I had this great decal on my last car. It consisted of a skull with a dagger through it, surrounded by red roses. Underneath it, written in Old English were the words “No Regrets.”
I wanted to get that image tattooed on the side of my body, with those exact words; words to live by. In my mind, I pictured myself as this adventurous, free-spirited sort of person; a person who was able to look Risk in the face and shout, “Bring it on, Baby!” If that risk then resulted in disaster of ginormous proportions, I still would be able to shrug it off and tell myself, Well, at least I have no regrets.
Then I realized, Who am I kidding? That ain’t me. I have more regrets than there are tattoos on line at Social Services. Having no regrets is a great way to live, but if you were born Catholic like I was, regrets go hand-in-hand with guilt, and that better describes my personality.
Have you ever had those moments where you’ve wanted to freeze time so you can go back and do something all over again? Moments where you’ve experienced a wave of anxiety, because you know it’s too late to change the way things have turned out; moments that make you want to beg to a Higher Power, “Please give me another chance to make a different choice.”

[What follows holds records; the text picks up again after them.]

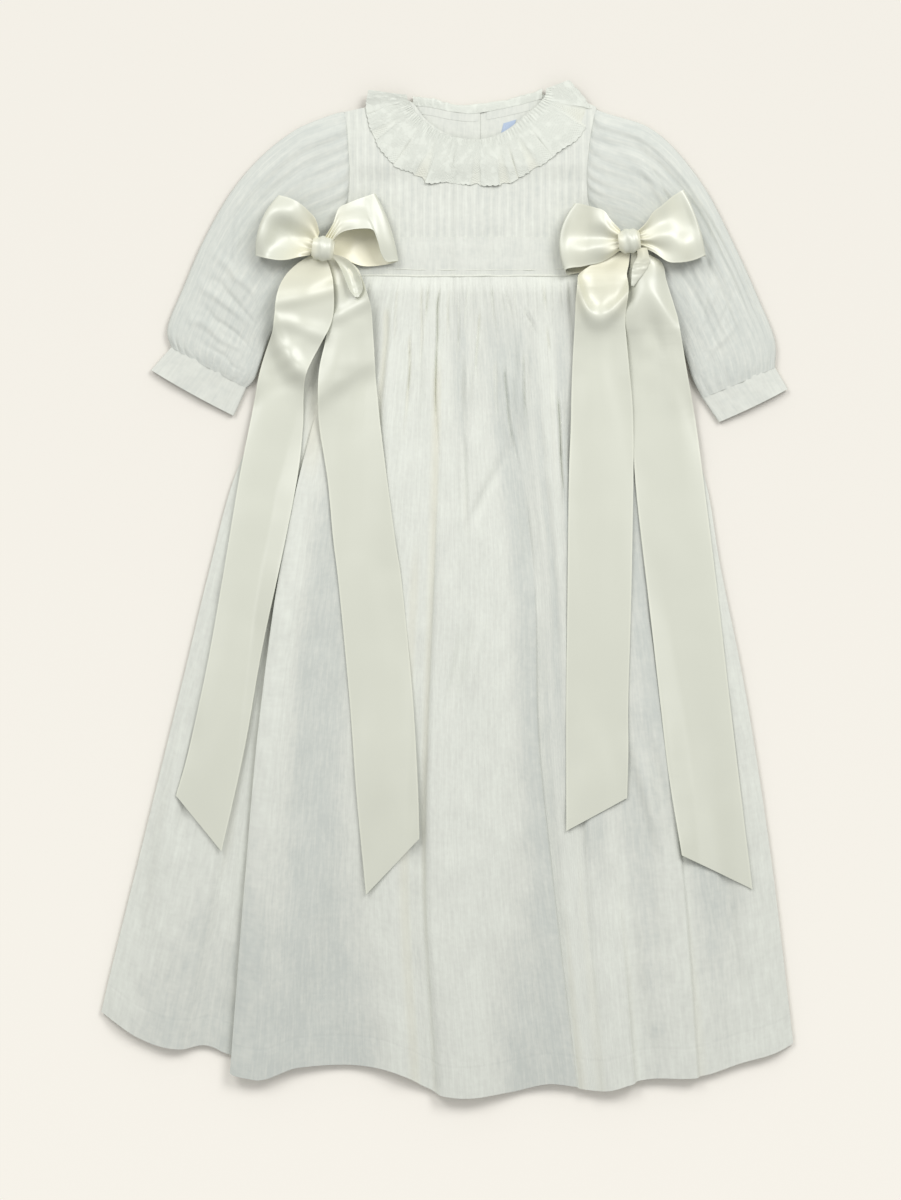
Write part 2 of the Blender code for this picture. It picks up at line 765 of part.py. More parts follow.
def make_collar_back():
    """The back of the collar rolls over the neck edge and lies under the yoke."""
    roll = 2.4

    def surface(u, v):
        neck_x, neck_y = through(COLLAR_BACK, u)
        turned = math.pi * np.clip(v / 0.22, 0.0, 1.0)
        inward = np.clip((v - 0.22) / 0.78, 0.0, 1.0)
        lean = (u - 0.5) * 14.0
        low = LACE / 2
        high = COTTON + NECK_RAISE + 0.3
        x = neck_x + lean * inward
        y = neck_y + 0.6 + roll * np.sin(turned) - 34.0 * inward
        z = low + (high - low) * (0.5 + 0.5 * np.cos(turned))
        wave = 0.7 * (0.5 - 0.5 * np.cos(2 * math.pi * COLLAR_BACK_WAVES * u))
        return np.array([x, y, z + wave * ease(inward * 2.5)])

    rows = [(v, np.linspace(0, 1, 4 * COLLAR_BACK_WAVES + 1)) for v in (0, 0.07, 0.15, 0.22, 0.5, 1.0)]
    new_wall("collar_back", surface, rows, LACE, "lace")


def make_neck_inside():
    """Binding along the back neck in two pieces, and the corner of a bare label beside it."""

    def binding(start, end, lapped):
        def surface(u, v):
            neck_x, neck_y = through(COLLAR_BACK, mix(start, end, u))
            x, y = neck_x, neck_y - 3.2 - 7.0 * v
            z = back_height(x, y, lapped) + COTTON / 2 + CLEAR + LACE / 2 + 0.15
            return np.array([x, y, z])

        return surface

    new_wall("neck_binding_left", binding(0.06, 0.54, True), grid_rows(10, 1), LACE, "piping")
    new_wall("neck_binding_right", binding(0.585, 0.96, False), grid_rows(8, 1), LACE, "piping")

    def label(u, v):
        x = 43.0 + 11.0 * u
        y = 367.5 - 9.0 * v + 3.0 * u
        z = back_height(x, y, False) + COTTON / 2 + CLEAR + LACE / 2 + 0.1
        return np.array([x, y, z])

    new_wall("neck_label", label, grid_rows(2, 2), LACE, "label")


# What lies on the gown is set on the height of what is already there.


CELL = 2.0
FIELD_X = (-300.0, 300.0)
FIELD_Y = (-420.0, 420.0)


def heights_of(names):
    """The highest point of the named pieces over each cell of a plan grid."""
    wide = int((FIELD_X[1] - FIELD_X[0]) / CELL) + 1
    tall = int((FIELD_Y[1] - FIELD_Y[0]) / CELL) + 1
    field = np.zeros((wide, tall))
    steps = 10
    pairs = [(i / steps, j / steps) for i in range(steps + 1) for j in range(steps + 1 - i)]
    s, t = np.array(pairs).T
    for name in names:
        mesh = bpy.data.objects[name].data
        points = np.array([vertex.co for vertex in mesh.vertices]) / MM
        mesh.calc_loop_triangles()
        corners = points[np.array([tri.vertices for tri in mesh.loop_triangles])]
        spots = (
            corners[:, 0, None] * (1 - s - t)[None, :, None]
            + corners[:, 1, None] * s[None, :, None]
            + corners[:, 2, None] * t[None, :, None]
        ).reshape(-1, 3)
        i = np.clip(((spots[:, 0] - FIELD_X[0]) / CELL).round().astype(int), 0, wide - 1)
        j = np.clip(((spots[:, 1] - FIELD_Y[0]) / CELL).round().astype(int), 0, tall - 1)
        np.maximum.at(field, (i, j), spots[:, 2])
    return field


def spread_field(field, cells, combine):
    """Each cell combined with those around it, within a square of that many cells each way."""
    result = field.copy()
    for axis in (0, 1):
        layers = [np.roll(result, shift, axis) for shift in range(-cells, cells + 1)]
        result = combine(layers)
    return result


def resting_on(names, reach):
    """A smooth height that clears the named pieces, as a function of plan position."""
    field = heights_of(names)
    cells = int(reach / CELL)
    field = spread_field(field, cells, lambda layers: np.max(layers, axis=0))
    field = spread_field(field, cells, lambda layers: np.mean(layers, axis=0))

    def height(x, y):
        i = np.clip((x - FIELD_X[0]) / CELL, 0, field.shape[0] - 1.001)
        j = np.clip((y - FIELD_Y[0]) / CELL, 0, field.shape[1] - 1.001)
        i0, j0 = i.astype(int), j.astype(int)
        a, b = i - i0, j - j0
        low = mix(field[i0, j0], field[i0 + 1, j0], a)
        high = mix(field[i0, j0 + 1], field[i0 + 1, j0 + 1], a)
        return mix(low, high, b)

    return height


# The bows.


def make_tail(name, table, rests, pleats):
    """A ribbon tail: wide and flat on the skirt, drawn into pleats where it leaves the knot."""
    rows = [(n / (len(table) - 1), *row) for n, row in enumerate(table)]

    def surface(u, v):
        left_y, left_x, right_y, right_x, lift = through(rows, v)
        x, y = mix(left_x, right_x, u), mix(left_y, right_y, u)
        drawn = 1 - ease(v / 0.3)
        wave = pleats * drawn * (0.5 + 0.5 * np.cos(2 * math.pi * (2 * u + 0.15)))
        arch = lift * (0.35 + 0.65 * np.sin(math.pi * u))
        return np.array([x, y, rests(x, y) + CLEAR + SATIN / 2 + arch + wave])

    pleated = [(v, np.linspace(0, 1, 9)) for v in np.linspace(0, 0.36, 8)]
    plain = [(v, np.linspace(0, 1, 5)) for v in np.linspace(0.43, 1, 12)]
    new_wall(name, surface, pleated + plain, SATIN, "satin")


def make_loop(name, knot, degrees, upper, table, length, rests):
    """A loop of ribbon: its back lies on the gown, its front stands over it, and it meets the knot."""
    angle = math.radians(degrees)
    reach = np.array([math.cos(angle), math.sin(angle)])
    side = upper * np.array([-math.sin(angle), math.cos(angle)])
    start = (KNOT_LONG / 2 + SEAM + LOOP_NECK * abs(reach[1])) / abs(reach[0])

    def surface(u, v):
        out, high_side, low_side, z_high, z_low, crown = through(table, v)
        out = out * length
        across = mix(high_side, low_side, u)
        x = knot[0] + reach[0] * (start + out) + side[0] * across
        y = knot[1] + reach[1] * (start + out) + side[1] * across
        z = mix(z_high, z_low, u) + crown * 4 * u * (1 - u)
        settled = rests(x, y) + CLEAR + SATIN / 2
        return np.array([x, y, z + mix(knot[2], settled, ease(out / LOOP_SETTLES))])

    rows = [(v, np.linspace(0, 1, 7)) for v in np.linspace(0, 1, 15)]
    new_wall(name, surface, rows, SATIN, "satin")


def knot_place(x, y, rests):
    """Middle of a knot that sits on the ends of its tails."""
    reach_x = np.linspace(-KNOT_LONG / 2, KNOT_LONG / 2, 7)
    reach_y = np.linspace(-KNOT_WIDE / 2, KNOT_WIDE / 2, 7)
    under = [float(np.max(rests(x + reach_x, y + shift + 0 * reach_x))) for shift in reach_y]
    return x, y, max(under) + CLEAR + KNOT_HIGH / 2


def make_knot(name, place):
    """The knot: a short, soft barrel with the ribbon's turns rounded over."""
    x0, y0, z0 = place
    rings, sides = 7, 14
    points = []
    for t in np.linspace(-1, 1, rings):
        swell = math.sqrt(1 - 0.55 * t * t)
        for angle in np.arange(sides) * 2 * math.pi / sides:
            y = KNOT_WIDE / 2 * math.cos(angle) * swell
            z = KNOT_HIGH / 2 * math.sin(angle) * swell
            points.append((x0 + t * KNOT_LONG / 2, y0 + y, z0 + z))
    new_piece(name, np.array(points), barrel_faces(rings, sides), "satin")


def main():
    clear_scene()
    make_skirt_back()
    make_skirt_front()
    make_bodice()
    make_waistband()
    make_piping()
    make_sleeves()
    make_collar_back()
    make_neck_inside()
    make_collar_front()
    cloth = [obj.name for obj in bpy.data.objects]
    rests = resting_on(cloth, 12.0)
    make_tail("bow_left_tail_outer", TAIL_LEFT_OUTER, rests, 2.5)
    make_tail("bow_left_tail_inner", TAIL_LEFT_INNER, rests, 2.5)
    make_tail("bow_right_tail_inner", TAIL_RIGHT_INNER, rests, 2.5)
    make_tail("bow_right_tail_outer", TAIL_RIGHT_OUTER, rests, 2.5)
    rests = resting_on([obj.name for obj in bpy.data.objects], 6.0)
    close = resting_on([obj.name for obj in bpy.data.objects], CELL)
    knots = {bow: knot_place(x, y, close) for bow, x, y in BOWS}
    for bow, loop, degrees, upper, table, length in LOOPS:
        make_loop(f"{bow}_{loop}", knots[bow], degrees, upper, table, length, rests)
    for bow, place in knots.items():
        make_knot(f"{bow}_knot", place)


main()
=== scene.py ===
# %% [markdown]
# # A christening gown, laid flat
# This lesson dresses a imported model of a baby's christening gown: a gathered cotton skirt and
# puffed sleeves, a plain yoke with a lace collar, and two satin bows with long tails. The gown
# lies on its back and the camera looks straight down on it. Every piece of cloth is one surface,
# a function of two parameters, so that a fold, a gather or a crease is a term added to its height.

import math

import bpy
import numpy as np
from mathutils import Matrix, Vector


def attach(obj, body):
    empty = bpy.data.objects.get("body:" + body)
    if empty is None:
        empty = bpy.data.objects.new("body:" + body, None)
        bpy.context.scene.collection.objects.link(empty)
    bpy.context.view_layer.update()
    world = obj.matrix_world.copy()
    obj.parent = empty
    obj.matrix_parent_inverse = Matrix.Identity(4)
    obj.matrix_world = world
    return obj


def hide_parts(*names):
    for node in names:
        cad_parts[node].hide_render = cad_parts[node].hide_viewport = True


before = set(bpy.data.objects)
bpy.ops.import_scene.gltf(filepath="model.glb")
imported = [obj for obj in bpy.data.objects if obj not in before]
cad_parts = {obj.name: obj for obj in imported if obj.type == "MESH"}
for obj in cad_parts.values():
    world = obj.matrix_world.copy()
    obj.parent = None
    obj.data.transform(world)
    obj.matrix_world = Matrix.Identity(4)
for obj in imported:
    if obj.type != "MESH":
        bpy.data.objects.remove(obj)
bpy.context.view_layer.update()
MM = 0.001

# %% [markdown]
# ## The camera
# The gown was photographed from straight above. A long lens held far away keeps the sleeves and
# bows from leaning outwards. The picture shows 713 by 950 mm of the floor, and its middle lies
# a little to the right of the gown's middle and below it.

# %% The camera, looking straight down
VIEW_HIGH = 949.6 * MM
VIEW_MIDDLE = (3.6 * MM, -10.7 * MM)
CAMERA_HEIGHT = 3.2
SENSOR = 24.0

camera_data = bpy.data.cameras.new("camera")
camera_data.sensor_fit = "VERTICAL"
camera_data.sensor_height = SENSOR
camera_data.lens = SENSOR * CAMERA_HEIGHT / VIEW_HIGH
camera = bpy.data.objects.new("camera", camera_data)
camera.location = (*VIEW_MIDDLE, CAMERA_HEIGHT)
bpy.context.scene.collection.objects.link(camera)
bpy.context.scene.camera = camera
print("lens:", round(camera_data.lens, 1), "mm")

# %% [markdown]
# ## Colour and nodes
# Colours are written as sRGB hex values, as one reads them in a picture, and one function turns
# them into the linear values that the shaders use. A second small function adds a node with its
# settings and its links, so that each material below reads as a list of what goes into what.

# %% Colour and node helpers
def linear(hex_colour):
    """sRGB to linear: each channel c becomes ((c + 0.055) / 1.055) ** 2.4, or c / 12.92 when dark."""
    channels = [int(hex_colour[n : n + 2], 16) / 255 for n in (1, 3, 5)]
    return tuple(c / 12.92 if c < 0.04045 else ((c + 0.055) / 1.055) ** 2.4 for c in channels) + (1.0,)


def add(tree, kind, inputs=None, **settings):
    """Adds a node. `inputs` maps a socket to a value, an output, or a node, which gives its first output."""
    node = tree.nodes.new(kind)
    for name, value in settings.items():
        setattr(node, name, value)
    for socket, value in (inputs or {}).items():
        if isinstance(value, bpy.types.Node):
            value = value.outputs[0]
        if isinstance(value, bpy.types.NodeSocket):
            tree.links.new(value, node.inputs[socket])
        else:
            node.inputs[socket].default_value = value
    return node


def new_material(name):
    """A material with a Principled shader, its node tree and that shader."""
    made = bpy.data.materials.new(name)
    made.use_nodes = True
    return made, made.node_tree, made.node_tree.nodes["Principled BSDF"]


# %% [markdown]
# ## Floor and light
# The backdrop is plain cream paper. Two large soft boxes hang beyond the neck, to the left and
# the right, so both sides of a fold catch a highlight and the light fades towards the hem, and an
# even sky fills the shadows. A cut-out keeps its paper even, so the paper's tint is worked out to
# undo the fading: the wanted colour divided by the light that reaches each place.

# %% The stage
# Columns: name, x, y, z, watts.
LAMPS = (
    ("soft_box_left", -0.95, 1.25, 1.6, 18.0),
    ("soft_box_right", 1.00, 1.25, 1.6, 24.0),
)
LAMP_AIM = Vector((0.0, 0.1, 0.0))
LAMP_SIZE = 1.1
SKY = 0.62
PAPER = "#F8F4EB"
FLOOR_Z = -0.6 * MM


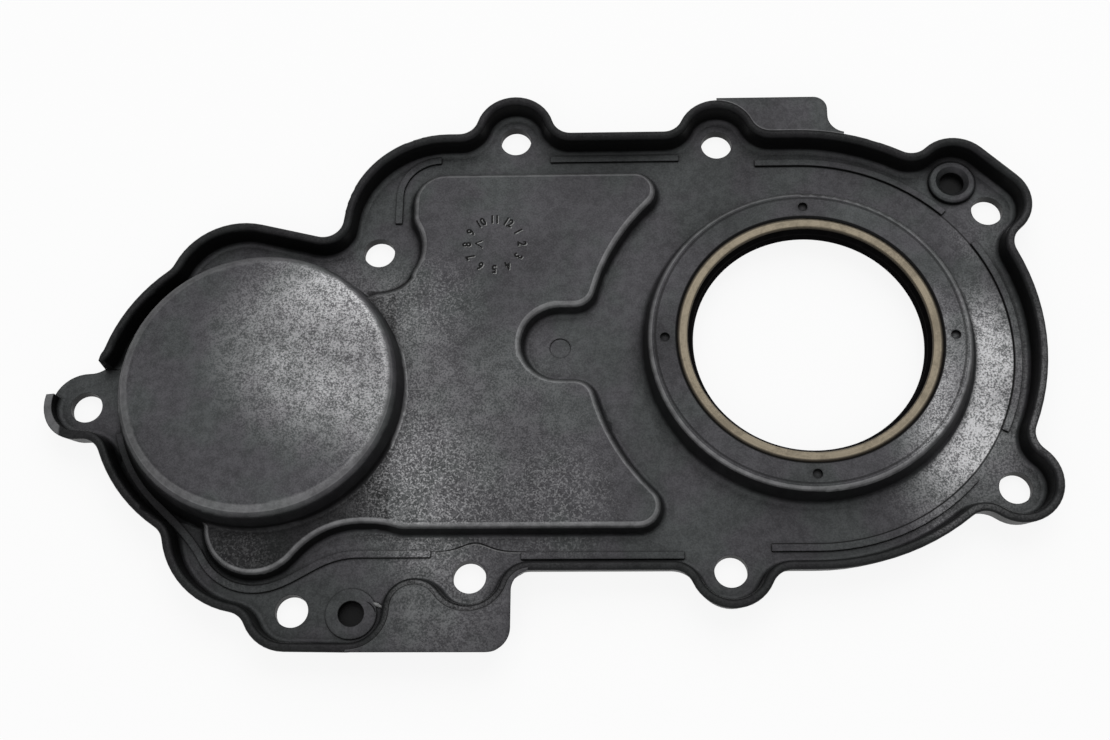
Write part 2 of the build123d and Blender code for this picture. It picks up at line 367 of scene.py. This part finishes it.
# Radii in mm of the painted shade in the gap and groove round the seal, in a blind hole and at the
# foot round the bolt
SEAL_GAP_SHADE = (37.3, 37.6)
GROOVE = (42.9, 43.2)
BLIND_HOLE = (3.4, 3.7)
SHOULDER_FOOT_SHADE = (12.6, 14.2)


class CastPoint:
    """The shaded point of the casting: its place in mm, its face's lean, its zones and noises."""

    def __init__(self, graph):
        self.x, self.y, self.height = graph.split(graph.place())
        self.here = (self.x, self.y)
        # The normal's lean to the far side, and upwards
        _, self.away, self.facing = graph.split(graph.node("ShaderNodeTexCoord").out("Normal"))
        self.flat = self.facing.step(0.8, 0.985)

        # How far out it is: from the bore's axis on the right, and from the middle line elsewhere
        self.out = length(self.x.math("MAXIMUM", 0.0), self.y)
        self.within = (1.0 - self.out.step(*LIP_SIDE)) * self.x.step(*BODY_END)
        self.crest = between(self.height, *CREST, 0.15) * (1.0 - self.within)
        self.on_dome = self.height.step(*DOME_TOP)

        self.clouds = graph.noise(0.035, detail=4.0)
        self.mottle = graph.noise(0.3, detail=5.0, rough=0.68, shift=(3.0, 7.0, 1.0))
        self.grain = graph.noise(1.9, detail=3.0, rough=0.75)
        self.speck = (self.grain * 0.7 + self.mottle * 0.3).step(0.41, 0.6)


def crack_net(graph, cell_mm):
    """Distance from the seams between cells of cell_mm whose edges wander, in cells."""
    drift = graph.noise(0.6, detail=2.0, rough=0.5, output="Color")
    drift = graph.vector("SUBTRACT", drift, (0.5, 0.5, 0.5))
    cells = graph.place(1.0 / cell_mm)
    bent = graph.vector("ADD", cells, graph.vector("SCALE", drift, scale=1.1))
    named = {"Vector": bent, "Scale": 1.0}
    return graph.node("ShaderNodeTexVoronoi", named=named, feature="DISTANCE_TO_EDGE").out(0)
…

My son has been fascinated lately by the idea of reincarnation. I believe in it, and I’ve told him such. His little mind tries to grasp the vast concept; one that I have trouble explaining in simple terms. I initially introduced the idea to him so that he wouldn’t be afraid of death, his or mine. I wanted him to know that when you die, it is possible to go on to something else, something better. It isn’t all darkness and maggots and nothingness.
I’ve told him that when he dies, he can be born again into a different body—sometimes a different sex even, with new parents, in a new country. The downside is he’ll have no recollection of his previous life. This makes him sad, of course, because he doesn’t want a new mommy, but I can see the wheels spinning in his head when I say there’s a chance he can be a girl, living in Russia.
Sometimes I tease him by telling him he can also come back as a spider; he’s terrified of them. In my best Mr. Miyagi voice I say, “Teach you not be so afraid of spiders.”
One night as we lay in bed, discussing the pros and cons of coming back as a girl or boy, he said, “I hope I have a dad next time.”
There was a huge FREEZE moment. One of those moments where I felt sick to my stomach; a moment so full of regret, and sadness that I would have given anything to be able to rewind time and change things.
“You have a dad,” I said without conviction. We both knew I meant only in the biological sense. His eyes filled with tears, before he quickly brushed them away.
It’s too late for my son to grow up with a father. It’s too late for me to find him a step-father. Coaches just don’t cut it as a male role model, and all but maybe fifty teachers in the world are female. Forget priests; forget his grandfather. Our Chihuahua isn’t filling the father void, and neither are the cats. Or the parakeets.
This is something I cannot fix, and for a parent, it’s heart-breaking. How do I raise a boy without understanding men myself? Where’s the manual that guarantees a strong and independent productive member of society, with a good sense of hygiene and the ability to pick up after himself? Who can teach him how to be a man today, when most of the time I go out of my way to avoid men?
I’ve stocked up on all the Die Hard and Lethal Weapon movies. When he’s old enough, we can make some popcorn and put our feet up while watching them together. I may not be able to teach him how to burp the alphabet or wolf-whistle, but I can teach him how to make some killer brownies to impress his future girlfriend, and that the secret to a sparkling toilet bowl is pumice stone.